**INPUT MATERIAL**

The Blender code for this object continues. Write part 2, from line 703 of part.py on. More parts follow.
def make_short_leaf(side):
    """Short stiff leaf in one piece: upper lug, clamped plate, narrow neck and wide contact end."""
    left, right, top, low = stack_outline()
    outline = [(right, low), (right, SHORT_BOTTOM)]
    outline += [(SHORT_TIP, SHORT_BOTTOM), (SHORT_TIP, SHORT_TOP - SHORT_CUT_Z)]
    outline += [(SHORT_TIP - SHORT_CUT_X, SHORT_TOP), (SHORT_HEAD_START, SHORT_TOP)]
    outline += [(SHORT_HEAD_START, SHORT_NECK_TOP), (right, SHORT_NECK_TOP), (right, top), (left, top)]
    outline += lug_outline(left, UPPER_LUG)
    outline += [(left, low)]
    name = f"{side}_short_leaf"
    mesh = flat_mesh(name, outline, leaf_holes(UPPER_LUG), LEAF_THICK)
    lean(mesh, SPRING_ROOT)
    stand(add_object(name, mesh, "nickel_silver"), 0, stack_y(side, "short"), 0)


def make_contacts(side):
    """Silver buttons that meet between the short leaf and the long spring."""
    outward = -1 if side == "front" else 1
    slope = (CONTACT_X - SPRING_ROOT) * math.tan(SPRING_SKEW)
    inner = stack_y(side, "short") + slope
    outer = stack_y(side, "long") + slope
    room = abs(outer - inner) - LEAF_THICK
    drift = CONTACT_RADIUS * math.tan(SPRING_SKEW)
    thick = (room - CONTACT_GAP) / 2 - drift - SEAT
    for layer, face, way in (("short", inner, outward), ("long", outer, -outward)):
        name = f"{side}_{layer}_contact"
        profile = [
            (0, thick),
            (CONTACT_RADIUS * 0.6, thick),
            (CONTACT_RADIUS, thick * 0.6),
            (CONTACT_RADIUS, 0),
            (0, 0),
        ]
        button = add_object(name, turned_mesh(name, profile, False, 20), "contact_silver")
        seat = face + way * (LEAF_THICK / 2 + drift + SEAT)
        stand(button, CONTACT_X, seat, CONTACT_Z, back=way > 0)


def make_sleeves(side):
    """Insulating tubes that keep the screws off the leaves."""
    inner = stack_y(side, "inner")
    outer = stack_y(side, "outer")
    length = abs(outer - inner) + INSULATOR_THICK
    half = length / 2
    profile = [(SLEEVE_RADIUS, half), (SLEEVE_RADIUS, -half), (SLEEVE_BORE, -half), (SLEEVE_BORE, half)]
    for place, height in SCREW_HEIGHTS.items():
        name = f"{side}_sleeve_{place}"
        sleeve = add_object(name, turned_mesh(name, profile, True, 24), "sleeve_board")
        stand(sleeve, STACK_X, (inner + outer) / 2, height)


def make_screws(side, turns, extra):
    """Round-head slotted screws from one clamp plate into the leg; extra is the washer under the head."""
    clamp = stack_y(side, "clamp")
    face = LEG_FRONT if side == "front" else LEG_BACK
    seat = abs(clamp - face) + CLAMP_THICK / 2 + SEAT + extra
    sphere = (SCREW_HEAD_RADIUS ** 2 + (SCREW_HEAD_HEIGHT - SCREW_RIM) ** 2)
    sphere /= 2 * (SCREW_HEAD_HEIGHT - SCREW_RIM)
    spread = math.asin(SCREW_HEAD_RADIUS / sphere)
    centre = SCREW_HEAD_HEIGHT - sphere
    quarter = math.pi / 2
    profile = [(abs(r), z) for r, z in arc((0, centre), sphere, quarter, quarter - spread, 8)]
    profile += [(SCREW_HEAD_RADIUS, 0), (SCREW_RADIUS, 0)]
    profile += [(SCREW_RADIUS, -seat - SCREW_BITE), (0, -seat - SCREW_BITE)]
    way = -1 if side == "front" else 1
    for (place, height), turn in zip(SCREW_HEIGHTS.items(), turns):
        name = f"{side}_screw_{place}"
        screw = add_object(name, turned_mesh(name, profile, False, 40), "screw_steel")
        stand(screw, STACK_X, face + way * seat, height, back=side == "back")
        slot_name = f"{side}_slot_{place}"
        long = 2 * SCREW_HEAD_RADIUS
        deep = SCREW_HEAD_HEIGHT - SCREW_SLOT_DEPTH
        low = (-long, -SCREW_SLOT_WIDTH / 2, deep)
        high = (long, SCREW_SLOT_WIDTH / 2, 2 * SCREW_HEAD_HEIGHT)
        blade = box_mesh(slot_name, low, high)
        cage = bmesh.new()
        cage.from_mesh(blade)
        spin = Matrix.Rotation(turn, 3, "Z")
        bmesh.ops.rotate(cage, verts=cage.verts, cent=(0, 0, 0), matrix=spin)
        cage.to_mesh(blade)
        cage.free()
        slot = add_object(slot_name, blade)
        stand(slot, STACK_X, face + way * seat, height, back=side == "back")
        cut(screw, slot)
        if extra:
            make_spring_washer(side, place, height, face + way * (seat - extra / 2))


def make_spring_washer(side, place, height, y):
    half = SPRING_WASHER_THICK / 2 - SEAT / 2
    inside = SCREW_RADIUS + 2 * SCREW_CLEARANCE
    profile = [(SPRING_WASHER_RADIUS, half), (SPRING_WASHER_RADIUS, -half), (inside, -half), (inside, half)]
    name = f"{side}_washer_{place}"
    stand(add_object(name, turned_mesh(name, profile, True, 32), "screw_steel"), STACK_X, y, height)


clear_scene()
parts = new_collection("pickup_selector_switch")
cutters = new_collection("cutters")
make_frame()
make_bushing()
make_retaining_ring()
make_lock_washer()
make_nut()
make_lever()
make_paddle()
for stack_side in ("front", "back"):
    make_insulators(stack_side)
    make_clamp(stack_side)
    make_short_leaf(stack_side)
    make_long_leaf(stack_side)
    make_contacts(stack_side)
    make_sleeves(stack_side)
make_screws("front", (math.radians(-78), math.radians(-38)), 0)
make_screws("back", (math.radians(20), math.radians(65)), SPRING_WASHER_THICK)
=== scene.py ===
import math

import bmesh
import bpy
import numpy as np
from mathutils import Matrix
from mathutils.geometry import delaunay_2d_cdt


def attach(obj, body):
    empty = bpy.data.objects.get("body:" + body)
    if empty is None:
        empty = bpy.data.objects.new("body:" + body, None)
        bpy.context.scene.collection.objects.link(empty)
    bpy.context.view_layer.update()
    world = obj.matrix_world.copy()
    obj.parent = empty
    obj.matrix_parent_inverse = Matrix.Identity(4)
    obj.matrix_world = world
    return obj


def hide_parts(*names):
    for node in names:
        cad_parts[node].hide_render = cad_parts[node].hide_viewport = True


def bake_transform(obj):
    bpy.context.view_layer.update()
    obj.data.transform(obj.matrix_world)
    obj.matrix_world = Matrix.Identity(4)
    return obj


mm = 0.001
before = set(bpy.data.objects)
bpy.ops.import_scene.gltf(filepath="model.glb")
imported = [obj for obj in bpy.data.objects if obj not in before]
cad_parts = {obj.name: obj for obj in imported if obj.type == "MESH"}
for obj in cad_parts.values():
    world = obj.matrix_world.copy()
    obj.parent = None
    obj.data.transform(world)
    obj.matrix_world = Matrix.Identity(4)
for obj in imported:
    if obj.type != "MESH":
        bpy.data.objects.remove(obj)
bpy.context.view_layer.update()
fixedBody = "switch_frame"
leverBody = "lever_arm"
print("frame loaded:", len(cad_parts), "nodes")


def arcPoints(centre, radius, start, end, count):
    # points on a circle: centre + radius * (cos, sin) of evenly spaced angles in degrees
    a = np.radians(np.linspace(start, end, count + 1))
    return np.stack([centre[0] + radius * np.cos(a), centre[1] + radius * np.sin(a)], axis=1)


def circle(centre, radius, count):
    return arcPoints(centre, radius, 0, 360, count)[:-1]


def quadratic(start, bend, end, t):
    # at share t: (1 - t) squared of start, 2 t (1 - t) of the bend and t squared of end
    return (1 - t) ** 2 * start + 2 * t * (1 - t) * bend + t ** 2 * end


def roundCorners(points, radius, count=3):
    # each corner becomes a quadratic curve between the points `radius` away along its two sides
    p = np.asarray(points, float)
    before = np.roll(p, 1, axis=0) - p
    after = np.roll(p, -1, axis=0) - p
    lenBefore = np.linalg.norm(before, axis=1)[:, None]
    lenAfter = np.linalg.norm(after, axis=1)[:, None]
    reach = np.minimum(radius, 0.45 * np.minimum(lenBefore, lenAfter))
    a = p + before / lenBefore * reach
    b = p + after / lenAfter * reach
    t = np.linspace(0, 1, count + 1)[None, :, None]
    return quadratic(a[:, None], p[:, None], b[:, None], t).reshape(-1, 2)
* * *
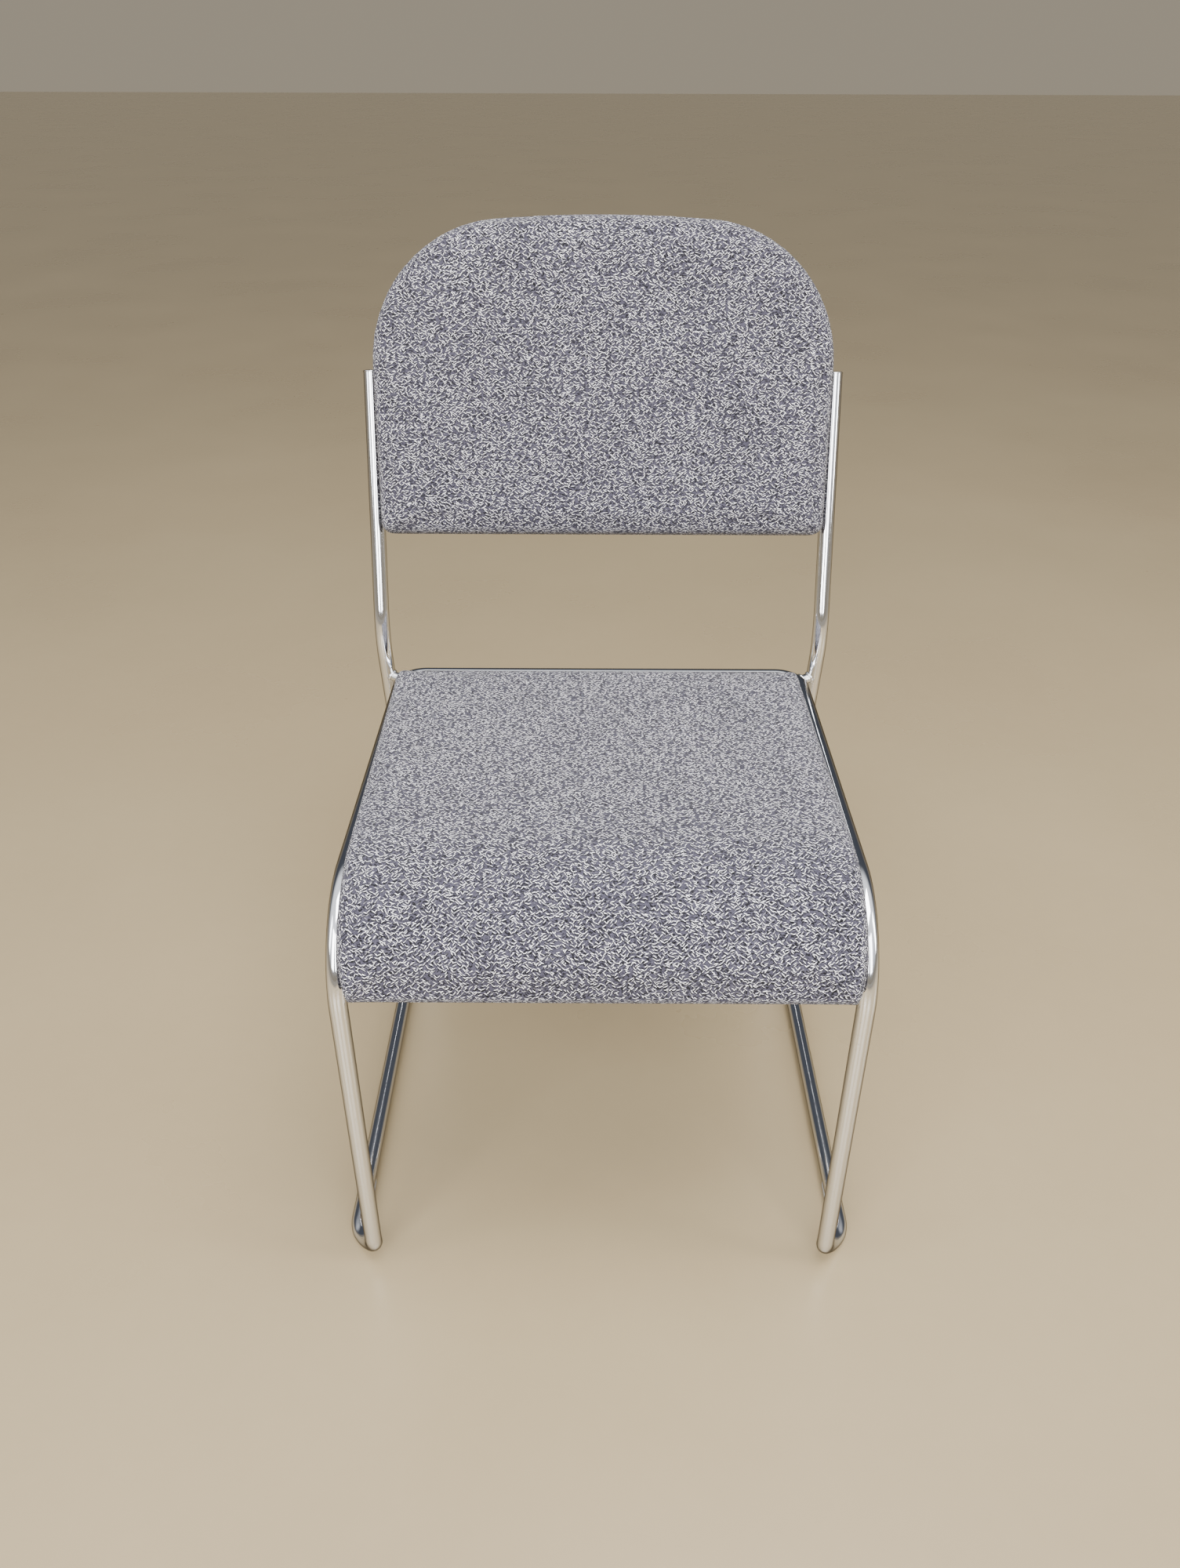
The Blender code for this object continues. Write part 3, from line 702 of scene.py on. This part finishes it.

**WORK TO COMPLETE**
Look back at the entries above and repeat, unchanged, every line from the line holding "obj.parent = None" through the line holding "return (1 - t)".

**FINISHED EXERCISE**
    obj.parent = None
    obj.data.transform(world)
    obj.matrix_world = Matrix.Identity(4)
for obj in imported:
    if obj.type != "MESH":
        bpy.data.objects.remove(obj)
bpy.context.view_layer.update()
fixedBody = "switch_frame"
leverBody = "lever_arm"
print("frame loaded:", len(cad_parts), "nodes")


def arcPoints(centre, radius, start, end, count):
    # points on a circle: centre + radius * (cos, sin) of evenly spaced angles in degrees
    a = np.radians(np.linspace(start, end, count + 1))
    return np.stack([centre[0] + radius * np.cos(a), centre[1] + radius * np.sin(a)], axis=1)


def circle(centre, radius, count):
    return arcPoints(centre, radius, 0, 360, count)[:-1]


def quadratic(start, bend, end, t):
    # at share t: (1 - t) squared of start, 2 t (1 - t) of the bend and t squared of end
    return (1 - t) ** 2 * start + 2 * t * (1 - t) * bend + t ** 2 * end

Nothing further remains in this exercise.